Does anyone know how I can find out more about a mare called Haptstutbuch Norette, I understand that Hauptstutbuch translates as Head or Main Studbook in German but how can I find out more about this mare in particular.

I have been able to find out some information about the stallion on Allbreed pedigree query but does anyone know anything further?

Thanks


----------



## Achal theke (30 April 2012)

The various German breeding associations have their own studbooks (Hauptstutbücher). 

Which sign has Norette? Hanover, Oldenburg, Holstein or other?


----------



## milz88 (30 April 2012)

I am very new to German breeding and how they do things.

The Dam is Oldenburg and the Sire is Holstein but the offspring has an Oldenburg passport, and has a marking that looks alot more like an 8 than the Oldenburg brand.


----------



## crabbymare (30 April 2012)

Is she your mare? if so what is her registration number as she can be traced through that otherwise the sire of her dam would perhaps give people a better idea of how to help you.


----------



## milz88 (1 May 2012)

Ok thanks Crabbymare, I am going to hold fire until later this afternoon as she isn't mine at the moment!


----------



## Achal theke (1 May 2012)

Ask the Oldenburg Association. Unfortunately, the stud books are not online.

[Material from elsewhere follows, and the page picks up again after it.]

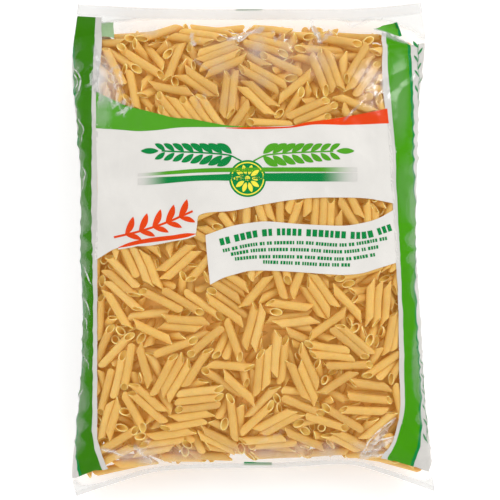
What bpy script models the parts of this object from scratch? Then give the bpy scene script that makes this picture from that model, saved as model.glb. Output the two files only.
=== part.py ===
"""A filled pillow bag of pasta quills, lying on its back with the printed front up.

Metres, +Z up. The top of the bag points to +Y. The origin is on the surface that the bag lies on,
under the middle of its box. The bag is one solid: a body that swells between two flat end seals.
"""

import math

import bmesh
import bpy

# Driving dimensions
THICKNESS = 0.092  # the filled body, from the floor to the top of its crown
TOP_SEAL_DEPTH = 0.012  # the flat sealed band at the top
BOTTOM_SEAL_DEPTH = 0.0055  # the lower band is narrower, so the filling reaches further down
SEAL_THICKNESS = 0.0012  # the film is far thinner, and this keeps the band a solid
SEAL_HEIGHT = 0.037  # how high the filled body carries the seals above the floor
SEAL_DROOP = 0.004  # the free edge of each band hangs this much lower than its inner edge
SEAL_WAVE = 0.0025  # the bands rise and fall by this much across the bag
SEAL_WAVES = 2.5  # rises and falls across the bag
SEAL_PHASE = 0.7  # radians that the waves are shifted by, so the left end isn't level

# The bag's outline seen from above, as four edges whose points are in rising order.
# The points of the left and right edges are (along, across), and of the other two (across, along).
LEFT_EDGE = (
    (-0.2477, -0.1773),
    (-0.2270, -0.1820),
    (-0.1840, -0.1780),
    (-0.1450, -0.1745),
    (-0.0840, -0.1712),
    (-0.0010, -0.1736),
    (0.0590, -0.1730),
    (0.1190, -0.1768),
    (0.1820, -0.1820),
    (0.2461, -0.1757),
)
RIGHT_EDGE = (
    (-0.2427, 0.1820),
    (-0.1984, 0.1772),
    (-0.1520, 0.1724),
    (-0.0724, 0.1680),
    (-0.0007, 0.1638),
    (0.0900, 0.1652),
    (0.1470, 0.1670),
    (0.2060, 0.1729),
    (0.2477, 0.1684),
)
BOTTOM_EDGE = (
    (-0.1773, -0.2477),
    (-0.1414, -0.2357),
    (-0.1000, -0.2240),
    (-0.0560, -0.2205),
    (0.0290, -0.2191),
    (0.0974, -0.2165),
    (0.1325, -0.2255),
    (0.1820, -0.2427),
)
TOP_EDGE = (
    (-0.1757, 0.2461),
    (-0.1334, 0.2437),
    (-0.0970, 0.2421),
    (0.0000, 0.2411),
    (0.0770, 0.2413),
    (0.1086, 0.2421),
    (0.1405, 0.2445),
    (0.1684, 0.2477),
)

# How the body swells. A higher power is a flatter crown with a tighter turn at its rim.
SIDE_POWER = 2.45
BOTTOM_END_POWER = 3.9
TOP_END_POWER = 3.1
END_ROUNDNESS = 0.54  # under 1, the ends leave the seals steeply
BELLY_SAG = 1.16  # the underside would hang this much below the floor, so it lies flat on it
TOP_EAR_LENGTH = 0.022  # the corners stay flat this far from the top seal
BOTTOM_EAR_LENGTH = 0.005  # and this far from the bottom one, where the filling sinks into them
EAR_START = 0.62  # the share of the half width where an ear begins
ROUND_GAIN = 1.5  # how soon the points of a loop crowd towards its rims as the bag swells
RIM_TAPER = 8  # the film's thickness runs out over one part in this many of the half width

# Relief that the filling and the gathered film give the body
LUMP_HEIGHT = 0.0012
LUMP_SPAN = 0.36
LUMP_WAVES = (
    (4.3, 1.1, 0.4),
    (-2.7, 5.4, 1.9),
    (6.2, 4.1, 3.3),
    (1.6, -7.3, 5.1),
    (-7.9, 2.4, 2.6),
    (3.8, 9.7, 0.9),
)
GATHER_HEIGHT = 0.0020  # the pleats that run out of the seals
GATHER_COUNT = 9
GATHER_REACH = 0.055  # they fade out this far from the seal
GATHER_EASE = 1.5  # over 1, they fade fast at first
FOLD_RUN_OUT = 4  # a fold runs out over one part in this many of its length, at each end
FOLD_LIMIT = 0.6  # no fold is deeper than this share of the swell above the seals

# Folds of the front film: (start x, start y, end x, end y, depth, half width)
FOLDS = (
    (0.108, -0.210, 0.141, -0.172, 0.0050, 0.0060),
    (0.108, -0.210, 0.142, -0.191, 0.0035, 0.0050),
    (-0.102, -0.214, -0.122, -0.195, 0.0045, 0.0060),
    (-0.128, -0.206, -0.153, -0.197, 0.0035, 0.0055),
    (-0.024, 0.208, 0.012, 0.222, 0.0040, 0.0060),
    (0.057, 0.232, 0.066, 0.208, 0.0040, 0.0060),
    (0.122, 0.224, 0.162, 0.203, 0.0060, 0.0060),
    (-0.160, 0.190, -0.148, 0.150, 0.0035, 0.0060),
)

# Mesh density
RING_POINTS = 96
BODY_ROWS = 48
SEAL_ROWS = 2

PASTA_YELLOW = (0.60, 0.35, 0.10)
FILM_ROUGHNESS = 0.25


def smooth_through(points, at):
    """The value at one place of a smooth curve through (place, value) points in rising order."""
    last = len(points) - 1
    at = min(max(at, points[0][0]), points[last][0])
    span = max(i for i in range(last) if points[i][0] <= at)
    x0, y0 = points[span]
    x1, y1 = points[span + 1]
    before = points[max(span - 1, 0)]
    after = points[min(span + 2, last)]
    slope0 = (y1 - before[1]) / (x1 - before[0])
    slope1 = (after[1] - y0) / (after[0] - x0)
    width = x1 - x0
    t = (at - x0) / width
    return (
        y0 * (1 + 2 * t) * (1 - t) ** 2
        + slope0 * width * t * (1 - t) ** 2
        + y1 * t * t * (3 - 2 * t)
        + slope1 * width * t * t * (t - 1)
    )


def smooth_step(share):
    """Eases from 0 to 1 as share goes from 0 to 1."""
    share = min(max(share, 0.0), 1.0)
    return share * share * (3 - 2 * share)


def end_swell(t, c, length):
    """Share of the full thickness at t, which runs from 0 at the bottom seal to 1 at the top one.

    c runs from -1 to 1 across the bag and length is the body's there. The corners stay flat as ears.
    """
    ear_length = BOTTOM_EAR_LENGTH if t < 0.5 else TOP_EAR_LENGTH
    ear = ear_length / length * smooth_step((abs(c) - EAR_START) / (1 - EAR_START))
    inside = max(0.0, 1 - abs(2 * t - 1) - 2 * ear) / (1 - 2 * ear)
    power = BOTTOM_END_POWER if t < 0.5 else TOP_END_POWER
    return max(0.0, 1 - (1 - inside) ** power) ** END_ROUNDNESS


def side_swell(c):
    """Share of the full thickness at c, which runs from -1 at the left side to 1 at the right."""
    return max(0.0, 1 - abs(c) ** SIDE_POWER) ** (1 / SIDE_POWER)


def lumps(x, y):
    """Soft unevenness of the filling, from -1 to 1."""
    total = 0.0
    for along_x, along_y, phase in LUMP_WAVES:
        total += math.sin(2 * math.pi * (along_x * x + along_y * y) / LUMP_SPAN + phase)
    return total / len(LUMP_WAVES)


def gathers(c, from_seal):
    """Pleats that start at a seal and fade out, from -1 to 1."""
    fade = max(0.0, 1 - from_seal / GATHER_REACH) ** GATHER_EASE
    return math.sin(math.pi * GATHER_COUNT * c) * fade


def fold_depth(x, y):
    """How far the folds of the front film sink at one place seen from above."""
    sunk = 0.0
    for x0, y0, x1, y1, depth, half_width in FOLDS:
        run_x, run_y = x1 - x0, y1 - y0
        length = math.hypot(run_x, run_y)
        along = ((x - x0) * run_x + (y - y0) * run_y) / length**2
        off = ((y - y0) * run_x - (x - x0) * run_y) / length
        fade = smooth_step(FOLD_RUN_OUT * along + 0.5) * smooth_step(FOLD_RUN_OUT * (1 - along) + 0.5)
        sunk += depth * fade * math.exp(-((off / half_width) ** 2))
    return sunk


def seal_height(c, outward):
    """Height of a seal band at c across it. outward runs from 0 at its inner edge to 1 at its free one."""
    wave = math.sin(math.pi * SEAL_WAVES * c + SEAL_PHASE) * SEAL_WAVE
    return SEAL_HEIGHT - SEAL_DROOP * outward + wave * outward


def ring(t, outward):
    """One closed loop round the bag at t along it, or round a seal band where outward is over 0."""
    band = -BOTTOM_SEAL_DEPTH * outward if t < 0.5 else TOP_SEAL_DEPTH * outward
    lowest, highest = LEFT_EDGE[0][0], LEFT_EDGE[-1][0]
    y_side = lowest + BOTTOM_SEAL_DEPTH + t * (highest - lowest - BOTTOM_SEAL_DEPTH - TOP_SEAL_DEPTH) + band
    x_left = smooth_through(LEFT_EDGE, y_side)
    x_right = smooth_through(RIGHT_EDGE, y_side)
    middle = (x_left + x_right) / 2
    half = (x_right - x_left) / 2
    roundness = min(1.0, ROUND_GAIN * end_swell(t, 0.0, highest - lowest))
    loop = []
    for i in range(RING_POINTS):
        upper = i <= RING_POINTS // 2
        rounded = math.cos(2 * math.pi * i / RING_POINTS)
        even = 1 - 4 * i / RING_POINTS if upper else 4 * i / RING_POINTS - 3
        c = even + (rounded - even) * roundness
        x = middle + half * c
        inner_low = smooth_through(BOTTOM_EDGE, x) + BOTTOM_SEAL_DEPTH
        inner_high = smooth_through(TOP_EDGE, x) - TOP_SEAL_DEPTH
        y = inner_low + (inner_high - inner_low) * t + band
        length = inner_high - inner_low
        share = side_swell(c) * end_swell(t, c, length)
        relief = LUMP_HEIGHT * lumps(x, y) + GATHER_HEIGHT * gathers(c, min(t, 1 - t) * length)
        film = SEAL_THICKNESS / 2 * min(1.0, RIM_TAPER * (1 - abs(c)))
        z = seal_height(c, outward)
        if upper:
            sunk = min(fold_depth(x, y), FOLD_LIMIT * (THICKNESS - SEAL_HEIGHT) * share)
            z += (THICKNESS - LUMP_HEIGHT - SEAL_HEIGHT + relief) * share - sunk + film
        else:
            z -= (BELLY_SAG * SEAL_HEIGHT + relief) * share + film
        loop.append((x, y, max(z, 0.0)))
    return loop


def stations():
    """(t, outward) of every loop, from the bottom band's free edge to the top band's."""
    low = [(0.0, 1 - i / SEAL_ROWS) for i in range(SEAL_ROWS)]
    body = [(0.5 - 0.5 * math.cos(math.pi * i / BODY_ROWS), 0.0) for i in range(BODY_ROWS + 1)]
    high = [(1.0, (i + 1) / SEAL_ROWS) for i in range(SEAL_ROWS)]
    return low + body + high


def close_end(mesh, loop):
    """Fills the flat free edge of a seal band with a strip of faces between its two films."""
    count = len(loop)
    half = count // 2
    for i in range(half):
        upper = (loop[i], loop[i + 1])
        lower = (loop[(count - i) % count], loop[(count - i - 1) % count])
        corners = []
        for vertex in (upper[0], upper[1], lower[1], lower[0]):
            if vertex not in corners:
                corners.append(vertex)
        mesh.faces.new(corners)


def build_bag():
    """Lofts the loops into one closed skin."""
    mesh = bmesh.new()
    loops = [[mesh.verts.new(point) for point in ring(t, outward)] for t, outward in stations()]
    for low, high in zip(loops, loops[1:]):
        for i in range(RING_POINTS):
            j = (i + 1) % RING_POINTS
            mesh.faces.new((low[i], low[j], high[j], high[i]))
    close_end(mesh, loops[0])
    close_end(mesh, loops[-1])
    bmesh.ops.recalc_face_normals(mesh, faces=mesh.faces)
    data = bpy.data.meshes.new("pasta_packet")
    mesh.to_mesh(data)
    mesh.free()
    data.shade_smooth()
    return data


def film_material():
    """One colour for the whole bag: the pasta that its clear film shows."""
    material = bpy.data.materials.new("filled_film")
    material.use_nodes = True
    shader = material.node_tree.nodes["Principled BSDF"]
    shader.inputs["Base Color"].default_value = (*PASTA_YELLOW, 1.0)
    shader.inputs["Roughness"].default_value = FILM_ROUGHNESS
    shader.inputs["Metallic"].default_value = 0.0
    material.diffuse_color = (*PASTA_YELLOW, 1.0)
    return material


def main():
    """Clears the scene and makes the packet."""
    for thing in list(bpy.data.objects):
        bpy.data.objects.remove(thing, do_unlink=True)
    packet = bpy.data.objects.new("pasta_packet", build_bag())
    packet.data.materials.append(film_material())
    bpy.context.scene.collection.objects.link(packet)


main()
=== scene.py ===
"""The looks of a filled pillow bag of pasta quills, lying on its back with the printed front up.

Metres, +Z up, the top of the bag points to +Y. The clear film is wrapped over quills that are packed
loose inside the bag's form, and the printed fields lie just inside the film.
"""

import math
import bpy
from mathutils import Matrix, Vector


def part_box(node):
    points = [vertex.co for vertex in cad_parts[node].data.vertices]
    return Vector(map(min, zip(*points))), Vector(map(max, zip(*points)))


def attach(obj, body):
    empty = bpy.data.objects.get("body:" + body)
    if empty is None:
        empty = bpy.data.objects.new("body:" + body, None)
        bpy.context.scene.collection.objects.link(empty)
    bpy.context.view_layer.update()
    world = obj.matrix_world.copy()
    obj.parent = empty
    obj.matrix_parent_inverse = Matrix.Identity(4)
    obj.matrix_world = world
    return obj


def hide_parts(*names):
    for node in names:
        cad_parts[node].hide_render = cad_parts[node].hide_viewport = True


bl_info = {
    "name": "Pasta Packet Looks",
    "version": (1, 0, 0),
    "blender": (4, 5, 0),
    "location": "3D View > Sidebar > Pasta Packet",
    "description": "Makes the film, print, quills and stage of a filled pasta bag",
    "category": "Object",
}

import bpy
import numpy as np
from bpy.props import FloatProperty, FloatVectorProperty, IntProperty, PointerProperty
from mathutils import Vector
from mathutils.bvhtree import BVHTree

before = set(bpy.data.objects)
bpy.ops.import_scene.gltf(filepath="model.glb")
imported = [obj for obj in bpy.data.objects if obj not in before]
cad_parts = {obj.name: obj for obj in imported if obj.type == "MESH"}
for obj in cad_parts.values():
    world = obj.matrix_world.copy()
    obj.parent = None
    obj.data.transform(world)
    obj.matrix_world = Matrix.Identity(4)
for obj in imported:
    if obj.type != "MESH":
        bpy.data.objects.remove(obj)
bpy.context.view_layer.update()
NODE = "pasta_packet"
LOW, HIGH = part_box(NODE)
MM = 0.001
SEED = 41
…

burger.katrin@oldenburger-pferde.com

I'm sure, they will help you.


----------



## milz88 (2 May 2012)

Sire of Dam is Noble Champion- Oldenburg. I have found out quite a bit about her sire Charming Boy and it all seems very positive. 

I will have a go at finding out more about the dam, I understand Hauptstutbuch is the highest grading of German mare?


----------



## Achal theke (2 May 2012)

You're right. In the "Hauptstutbuch" mares only be registered which the origin is recognized over 4 generations.


----------